Your task is to quote exactly the run of lines that starts at the line containing "Write part 2" and ends at the line containing "return (point +", including both.

* Collection entries *
--- Begin ---

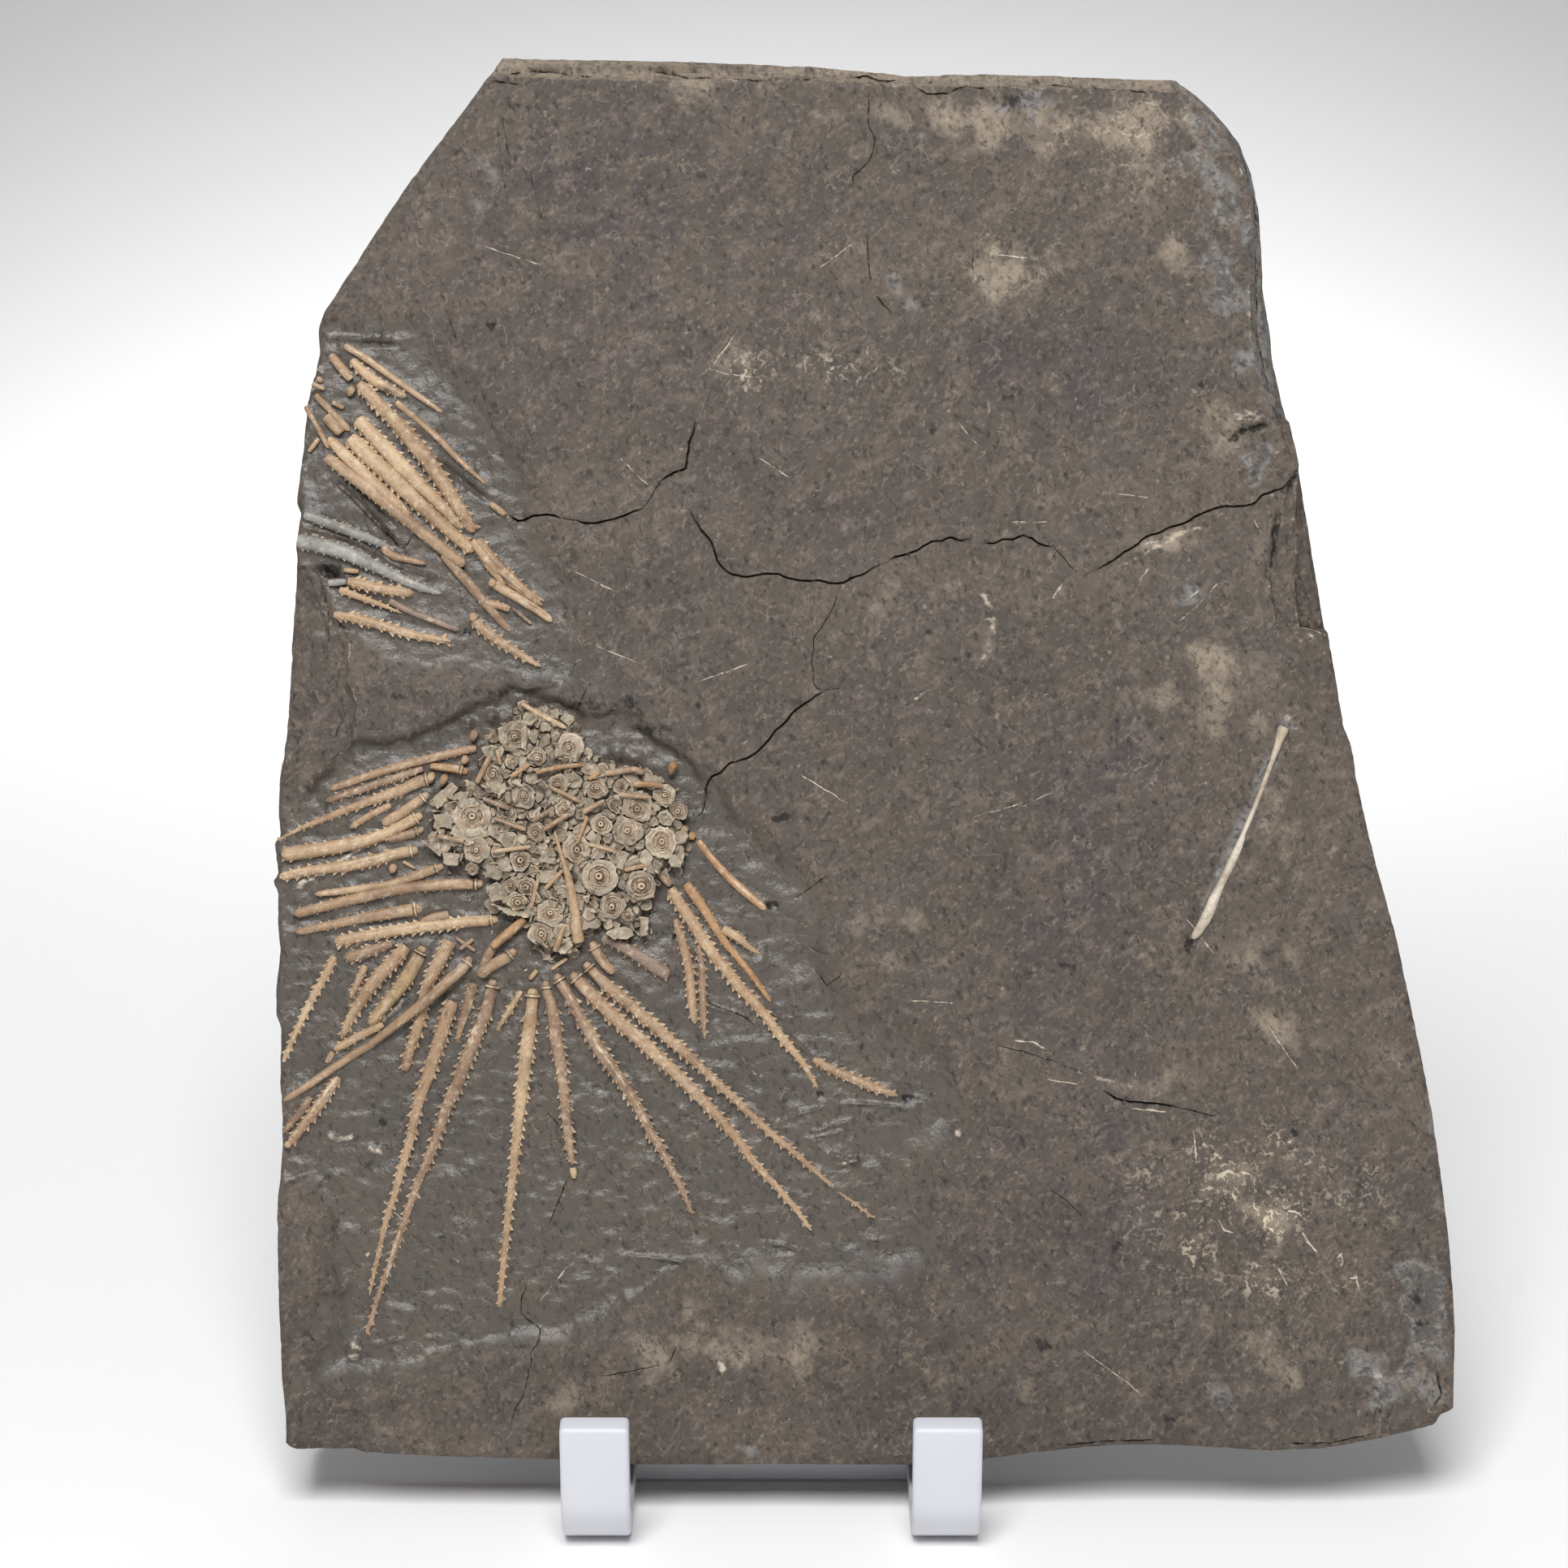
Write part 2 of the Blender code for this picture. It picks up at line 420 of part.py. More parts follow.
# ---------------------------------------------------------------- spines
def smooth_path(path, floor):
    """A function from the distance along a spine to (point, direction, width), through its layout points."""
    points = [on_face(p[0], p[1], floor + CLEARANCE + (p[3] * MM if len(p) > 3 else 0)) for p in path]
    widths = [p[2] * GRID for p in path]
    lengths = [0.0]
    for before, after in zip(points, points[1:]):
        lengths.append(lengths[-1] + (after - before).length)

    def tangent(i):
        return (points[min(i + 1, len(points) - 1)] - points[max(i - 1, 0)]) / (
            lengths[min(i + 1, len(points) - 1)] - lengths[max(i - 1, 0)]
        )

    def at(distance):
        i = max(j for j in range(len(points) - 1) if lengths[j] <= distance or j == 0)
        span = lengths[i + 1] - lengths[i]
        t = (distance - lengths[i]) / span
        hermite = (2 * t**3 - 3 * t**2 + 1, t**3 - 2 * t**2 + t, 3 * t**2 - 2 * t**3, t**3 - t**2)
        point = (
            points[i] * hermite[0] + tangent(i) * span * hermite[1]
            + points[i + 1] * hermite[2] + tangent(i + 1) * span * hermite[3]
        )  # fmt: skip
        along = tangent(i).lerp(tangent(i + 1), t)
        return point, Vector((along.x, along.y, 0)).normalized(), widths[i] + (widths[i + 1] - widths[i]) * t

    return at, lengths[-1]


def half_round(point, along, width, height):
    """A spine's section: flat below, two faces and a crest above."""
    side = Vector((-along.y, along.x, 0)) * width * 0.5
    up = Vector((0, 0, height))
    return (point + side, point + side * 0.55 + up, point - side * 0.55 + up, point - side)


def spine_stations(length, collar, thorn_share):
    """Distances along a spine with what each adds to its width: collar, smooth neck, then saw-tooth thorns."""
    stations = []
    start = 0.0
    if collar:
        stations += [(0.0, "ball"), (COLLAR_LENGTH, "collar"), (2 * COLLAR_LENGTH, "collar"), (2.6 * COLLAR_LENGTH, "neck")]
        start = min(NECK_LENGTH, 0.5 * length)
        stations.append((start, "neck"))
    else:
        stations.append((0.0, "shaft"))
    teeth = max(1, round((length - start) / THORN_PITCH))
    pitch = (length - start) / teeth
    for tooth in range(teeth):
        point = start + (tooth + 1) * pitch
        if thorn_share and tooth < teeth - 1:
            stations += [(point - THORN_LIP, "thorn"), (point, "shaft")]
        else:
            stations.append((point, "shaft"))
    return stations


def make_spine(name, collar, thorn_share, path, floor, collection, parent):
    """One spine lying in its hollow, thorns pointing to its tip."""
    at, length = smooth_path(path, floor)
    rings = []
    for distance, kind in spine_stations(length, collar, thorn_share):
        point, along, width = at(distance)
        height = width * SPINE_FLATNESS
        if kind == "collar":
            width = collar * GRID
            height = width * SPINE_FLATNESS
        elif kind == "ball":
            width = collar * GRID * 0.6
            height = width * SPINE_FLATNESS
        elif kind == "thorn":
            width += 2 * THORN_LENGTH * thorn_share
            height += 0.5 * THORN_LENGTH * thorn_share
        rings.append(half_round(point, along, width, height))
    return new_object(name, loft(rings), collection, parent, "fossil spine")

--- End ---
--- Begin ---

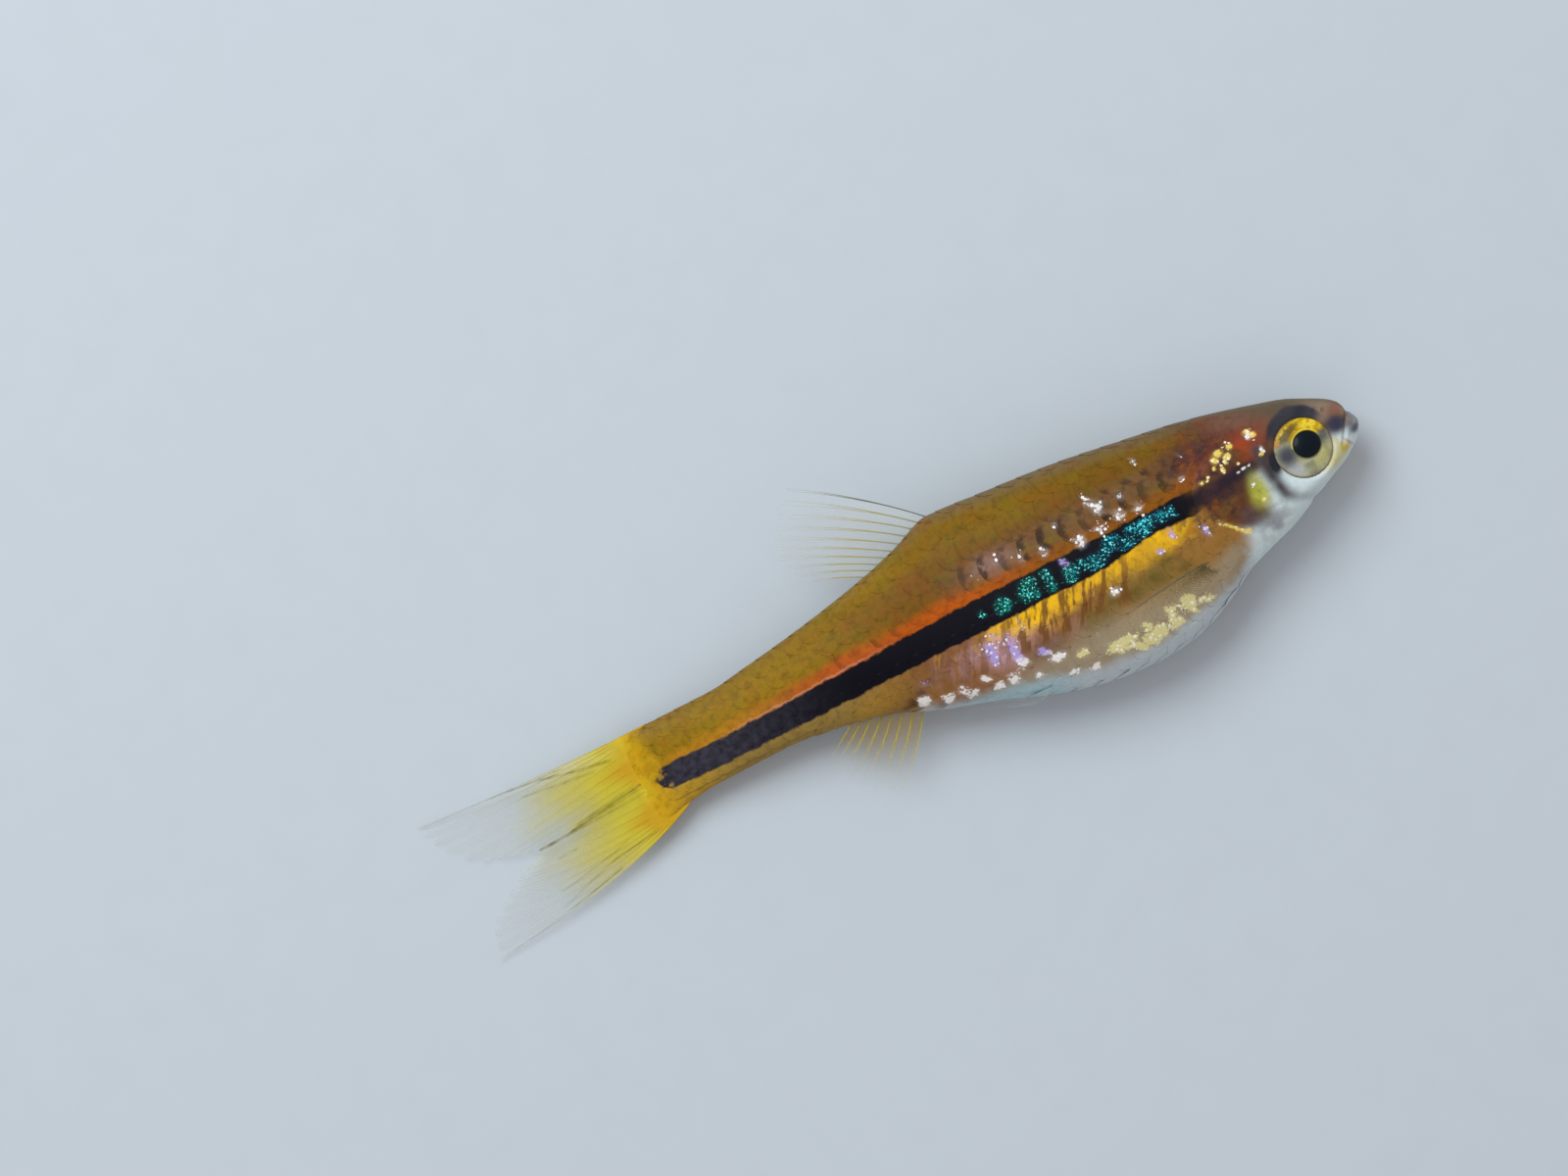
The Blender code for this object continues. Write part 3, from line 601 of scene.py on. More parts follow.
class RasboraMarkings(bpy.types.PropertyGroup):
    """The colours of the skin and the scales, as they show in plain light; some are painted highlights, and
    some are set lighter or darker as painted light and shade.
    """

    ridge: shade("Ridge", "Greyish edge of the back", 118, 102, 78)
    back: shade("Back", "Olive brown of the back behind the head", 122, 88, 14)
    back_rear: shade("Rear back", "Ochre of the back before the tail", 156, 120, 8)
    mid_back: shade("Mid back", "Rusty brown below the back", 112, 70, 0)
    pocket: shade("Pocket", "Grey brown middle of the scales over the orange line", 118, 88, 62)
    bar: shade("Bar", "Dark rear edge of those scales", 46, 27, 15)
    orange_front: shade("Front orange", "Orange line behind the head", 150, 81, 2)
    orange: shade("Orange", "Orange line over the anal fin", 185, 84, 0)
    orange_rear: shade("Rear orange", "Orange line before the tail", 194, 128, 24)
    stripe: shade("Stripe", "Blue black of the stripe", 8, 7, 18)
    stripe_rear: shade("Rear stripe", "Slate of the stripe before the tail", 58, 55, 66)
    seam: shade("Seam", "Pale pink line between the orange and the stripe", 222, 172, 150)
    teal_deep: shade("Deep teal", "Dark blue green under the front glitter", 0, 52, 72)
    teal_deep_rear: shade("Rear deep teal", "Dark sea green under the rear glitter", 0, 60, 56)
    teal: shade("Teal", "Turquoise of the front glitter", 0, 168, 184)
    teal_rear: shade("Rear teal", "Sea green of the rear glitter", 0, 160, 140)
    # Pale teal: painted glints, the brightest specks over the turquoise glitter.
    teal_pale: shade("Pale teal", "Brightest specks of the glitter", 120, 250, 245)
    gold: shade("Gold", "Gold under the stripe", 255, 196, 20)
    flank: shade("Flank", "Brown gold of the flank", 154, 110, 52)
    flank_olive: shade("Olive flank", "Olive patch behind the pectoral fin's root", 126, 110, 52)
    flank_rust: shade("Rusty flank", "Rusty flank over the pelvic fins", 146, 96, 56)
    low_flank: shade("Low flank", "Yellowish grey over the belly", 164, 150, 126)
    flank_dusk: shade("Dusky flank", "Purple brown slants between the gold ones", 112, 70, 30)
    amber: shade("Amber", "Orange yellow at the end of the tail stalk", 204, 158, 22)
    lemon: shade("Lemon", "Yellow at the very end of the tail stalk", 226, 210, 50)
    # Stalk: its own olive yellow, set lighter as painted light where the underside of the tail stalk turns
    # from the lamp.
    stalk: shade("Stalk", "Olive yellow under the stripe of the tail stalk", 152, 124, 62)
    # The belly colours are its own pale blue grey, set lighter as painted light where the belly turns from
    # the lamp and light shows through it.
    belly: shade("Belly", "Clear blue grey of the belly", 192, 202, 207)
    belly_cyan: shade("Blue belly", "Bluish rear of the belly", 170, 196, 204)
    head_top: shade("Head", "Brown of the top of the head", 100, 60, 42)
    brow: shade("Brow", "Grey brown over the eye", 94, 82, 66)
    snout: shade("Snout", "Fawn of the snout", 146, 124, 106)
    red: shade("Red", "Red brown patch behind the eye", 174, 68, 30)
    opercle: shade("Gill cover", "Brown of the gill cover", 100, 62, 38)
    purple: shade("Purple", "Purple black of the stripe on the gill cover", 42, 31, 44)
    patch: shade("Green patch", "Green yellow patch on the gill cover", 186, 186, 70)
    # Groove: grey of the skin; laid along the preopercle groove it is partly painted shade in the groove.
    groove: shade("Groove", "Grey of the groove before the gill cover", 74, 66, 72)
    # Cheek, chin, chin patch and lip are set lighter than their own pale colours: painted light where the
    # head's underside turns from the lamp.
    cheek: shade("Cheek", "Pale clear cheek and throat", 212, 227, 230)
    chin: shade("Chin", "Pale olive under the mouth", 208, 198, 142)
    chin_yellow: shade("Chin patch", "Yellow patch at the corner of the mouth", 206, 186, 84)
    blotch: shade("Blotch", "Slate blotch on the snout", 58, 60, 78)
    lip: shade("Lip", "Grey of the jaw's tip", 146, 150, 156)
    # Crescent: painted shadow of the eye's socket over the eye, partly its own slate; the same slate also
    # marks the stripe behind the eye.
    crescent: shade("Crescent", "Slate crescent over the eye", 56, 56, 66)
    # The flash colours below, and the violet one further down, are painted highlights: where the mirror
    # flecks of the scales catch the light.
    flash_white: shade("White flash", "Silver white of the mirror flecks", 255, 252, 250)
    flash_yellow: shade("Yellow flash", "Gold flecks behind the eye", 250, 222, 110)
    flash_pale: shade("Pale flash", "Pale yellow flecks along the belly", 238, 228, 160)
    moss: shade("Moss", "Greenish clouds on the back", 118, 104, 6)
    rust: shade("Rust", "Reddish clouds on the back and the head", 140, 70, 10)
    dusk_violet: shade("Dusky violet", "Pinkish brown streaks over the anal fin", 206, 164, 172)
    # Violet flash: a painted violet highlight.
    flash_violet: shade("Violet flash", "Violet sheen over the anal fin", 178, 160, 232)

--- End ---
--- Begin ---

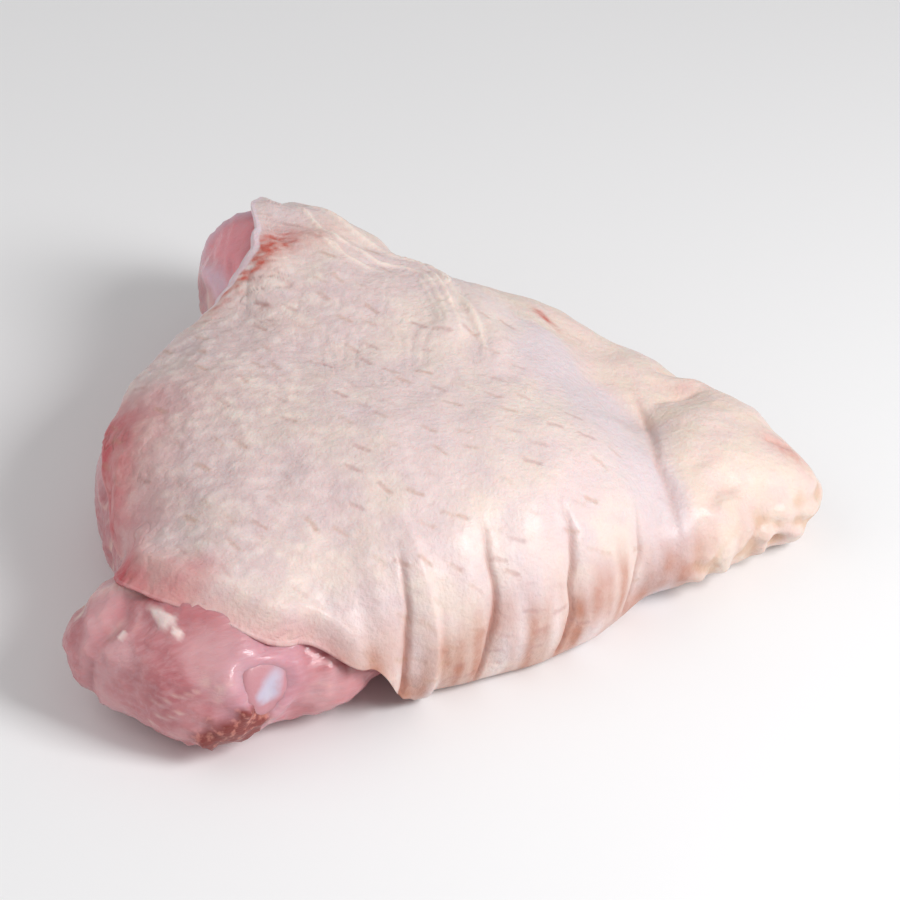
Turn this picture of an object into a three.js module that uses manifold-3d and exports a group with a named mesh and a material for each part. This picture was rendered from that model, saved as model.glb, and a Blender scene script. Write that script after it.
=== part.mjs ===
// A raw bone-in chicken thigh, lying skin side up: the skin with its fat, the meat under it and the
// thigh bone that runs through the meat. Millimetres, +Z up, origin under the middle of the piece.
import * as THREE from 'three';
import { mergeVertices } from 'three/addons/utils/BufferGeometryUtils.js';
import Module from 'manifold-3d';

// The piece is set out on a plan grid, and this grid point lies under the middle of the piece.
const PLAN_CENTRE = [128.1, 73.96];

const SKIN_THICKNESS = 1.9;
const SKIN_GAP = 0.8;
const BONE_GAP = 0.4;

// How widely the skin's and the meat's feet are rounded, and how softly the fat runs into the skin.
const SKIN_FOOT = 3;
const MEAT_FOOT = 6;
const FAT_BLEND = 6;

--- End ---

* RESULT OF THE TASK *
Write part 2 of the Blender code for this picture. It picks up at line 420 of part.py. More parts follow.
# ---------------------------------------------------------------- spines
def smooth_path(path, floor):
    """A function from the distance along a spine to (point, direction, width), through its layout points."""
    points = [on_face(p[0], p[1], floor + CLEARANCE + (p[3] * MM if len(p) > 3 else 0)) for p in path]
    widths = [p[2] * GRID for p in path]
    lengths = [0.0]
    for before, after in zip(points, points[1:]):
        lengths.append(lengths[-1] + (after - before).length)

    def tangent(i):
        return (points[min(i + 1, len(points) - 1)] - points[max(i - 1, 0)]) / (
            lengths[min(i + 1, len(points) - 1)] - lengths[max(i - 1, 0)]
        )

    def at(distance):
        i = max(j for j in range(len(points) - 1) if lengths[j] <= distance or j == 0)
        span = lengths[i + 1] - lengths[i]
        t = (distance - lengths[i]) / span
        hermite = (2 * t**3 - 3 * t**2 + 1, t**3 - 2 * t**2 + t, 3 * t**2 - 2 * t**3, t**3 - t**2)
        point = (
            points[i] * hermite[0] + tangent(i) * span * hermite[1]
            + points[i + 1] * hermite[2] + tangent(i + 1) * span * hermite[3]
        )  # fmt: skip
        along = tangent(i).lerp(tangent(i + 1), t)
        return point, Vector((along.x, along.y, 0)).normalized(), widths[i] + (widths[i + 1] - widths[i]) * t

    return at, lengths[-1]


def half_round(point, along, width, height):
    """A spine's section: flat below, two faces and a crest above."""
    side = Vector((-along.y, along.x, 0)) * width * 0.5
    up = Vector((0, 0, height))
    return (point + side, point + side * 0.55 + up, point - side * 0.55 + up, point - side)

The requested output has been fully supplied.